Book Review - The truth, as she sees it

Pulitzer Prize winner Geraldine Brooks returns with People of the Book

In the unglamorous world of ancient-book conservation, the Sarajevo Haggadah is a celebrity. A prized gem of medieval Judaica, the Haggadah’s remarkable survival since its creation in the 1400s in Spain, through centuries of war and persecution, makes it a valuable item. A Haggadah, named from the Hebrew root “to tell,” is a traditional Jewish book used at the Passover Seder relating the story of the Jews’ exodus from Egypt.

But the Sarajevo Haggadah is far from traditional, and its existence is shrouded in mystery. Decorated in richly colored illustrations at a time when the Jewish commandment against creating graven images prevented most books from containing any pictures whatsoever, the Haggadah’s illustrations show scenes both intriguing and mystifying to scholars, and what little is known about its history makes its survival both puzzling and amazing.

For author Geraldine Brooks, it was this very mix of the known and the unknown surrounding the Sarajevo Haggadah that inspired her historical novel, People of the Book.

“I became intrigued with it because of the story of how it’s been rescued over the centuries, and some of those stories we know, and others we can only speculate about,” says Brooks, whose previous work, March, won her the Pulitzer Prize in 2006.

In People of the Book, Brooks charts her own story of the Sarajevo Haggadah, imagining its journey from creation in Seville in 1480 up to present-day Sarajevo, where rare-book expert Hannah Heath, a sarcastic Australian recluse, is hired to repair the book. The novel shifts between the present and past, using a series of tiny artifacts discovered in the book’s bindings by Hannah – an insect wing, wine stains, salt crystals, a white hair – as triggers for the stories of the people and places behind them.

When it comes to the delicate work of reconstructing history, Brooks knows what she’s doing. A master of the historical fiction novel, Brooks delights in adding the flesh to what she calls the “skeleton of known fact.” Her previous novels, March and Year of Wonders: A Novel of the Plague, explore Europe during the American Civil War and the European plague, respectively. Year of Wonders uses the shell of historical fact surrounding a plague village in the mountains of Britain, within which Brooks imagines a world for her novel. In March, Brooks’ stirring portrait of the war-torn South adds depth to Louisa May Alcott’s Little Women by narrating the untold story of the absent father at war, Mr. March.

Of course, molding the history of others can be a risky undertaking, as Brooks acknowledges in her own trepidation over visiting the former plague village of Eyam in England following the publication of Year of Wonders.

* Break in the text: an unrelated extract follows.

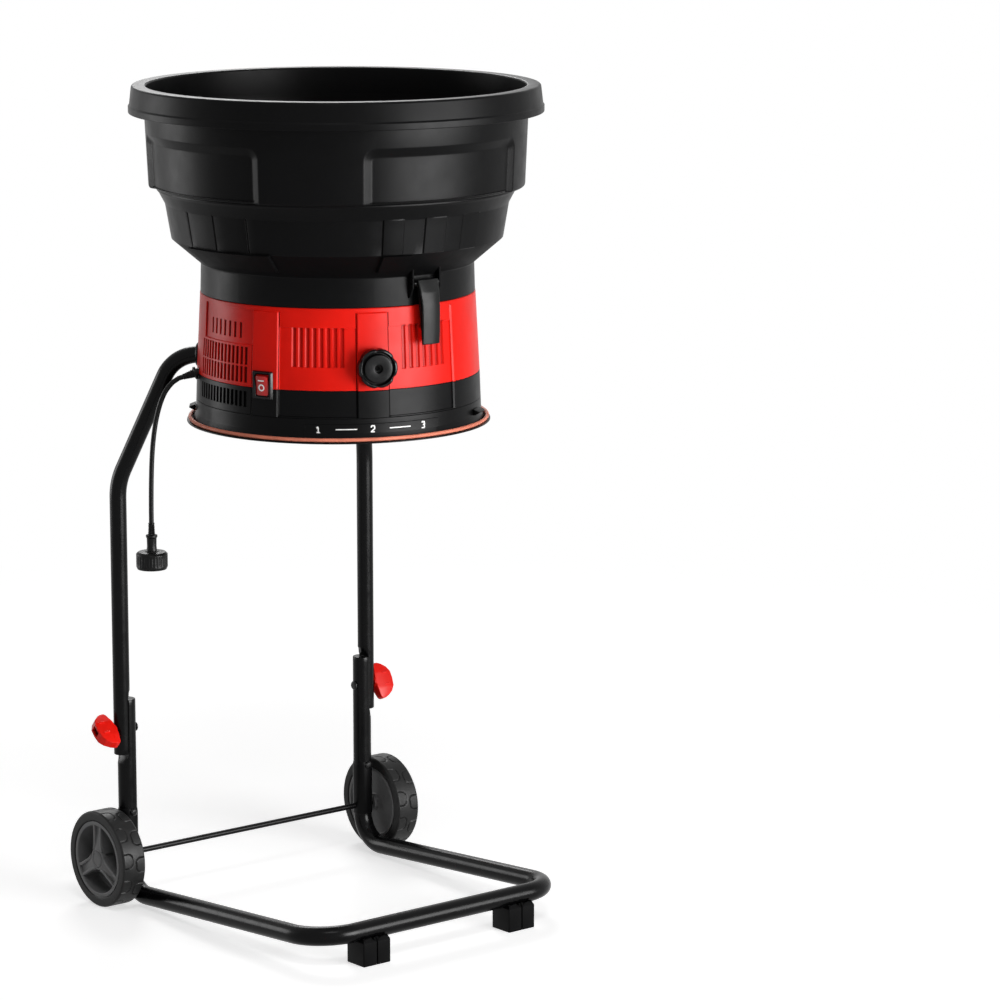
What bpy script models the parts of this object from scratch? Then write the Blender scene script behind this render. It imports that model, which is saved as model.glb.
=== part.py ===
"""Electric leaf mulcher on a wheeled tube stand, in metres, +Z up.

The origin is on the floor under the housing's axis. The front is -Y, and azimuths
are degrees round +Z from the front, positive towards +X.
"""

import math

import bmesh
import bpy
from mathutils import Matrix, Vector

# Clearances
SEAT_GAP = 0.0003
RUN_GAP = 0.0005

# Facets round the large turned pieces, the small ones and the tubes
BIG_STEPS = 48
WHEEL_STEPS = 32
SMALL_STEPS = 24
MOTOR_STEPS = 20
TUBE_RESOLUTION = 2

# Housing. The heights go up from its foot and the radii out from its top edge
HOUSING_FOOT_Z = 0.7777
HOUSING_RADIUS = 0.2000
HOUSING_WALL = 0.0030
BLACK_HEIGHT = 0.0391
BLACK_TAPER = 0.0015
RED_HEIGHT = 0.1168
RED_TAPER = 0.0060
SPIGOT_HEIGHT = 0.0180
SPIGOT_WALL = 0.0028
INNER_SPIGOT_HEIGHT = 0.0095
GUIDE_DEPTH = 0.0137
GUIDE_WALL = 0.0024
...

“I was worried they might decide to clap me in the stocks for taking liberties with their history,” she says, “but people seem to appreciate an attempt to imagine what it was like.” Part of this appreciation most likely stems from the in-depth research that goes into these novels. But for stories like that of the Sarajevo Haggadah, where so little is known, the research is less about what happened and more about what life looked and felt like at the time. “We don’t know the circumstances of how it was created, why this book had these lavish illustrations,” she notes.

Instead, Brooks’ research turns to the world that will become her characters: “The first thing I research for is to find a credible voice ... trying to immerse as much as you can until you can hear someone talking to you. If I find myself in Venice in 1609 with a Jewish wife cooking breakfast, I have to know what did they eat in the Jewish ghettoes in 1609?

“And that sends me to the library.”

Using artistic license, Brooks explains some of the more intriguing and confusing content of the Haggadah’s illustrations. In one picture of a Spanish Seder, a woman with dark skin and African features stands in contrast among family members around a table, but holds a piece of matzo and wears the robes of a wealthy Spanish Jew of the time, a story that comes to life in People of the Book. The scene is one of many aspects that make the Haggadah a symbol of possible diversity and cultural harmony. The illustrations echo the kind done by medieval Christians as well as an Islamic style of decoration. In Venice in 1609, a Catholic priest inspected the Haggadah and saved it from the fires of the pope’s inquisition, as evidenced by his inscription signed on the text. And in Bosnia in World War II, a Muslim librarian risked his life to save the Haggadah from the Nazis.

Though Brooks does not overtly push a political message upon her readers, it is obvious the story of the Sarajevo Haggadah is a timely one with its allusions to religious polarization. “I think we as human beings always seem to do better as a society at those times when we really celebrate our differences and use them in a way to learn about different answers to the problems of being human,” Brooks says. “But it seems ... it always falls apart, and we end up demonizing each other, and our societies become the poorer for it.”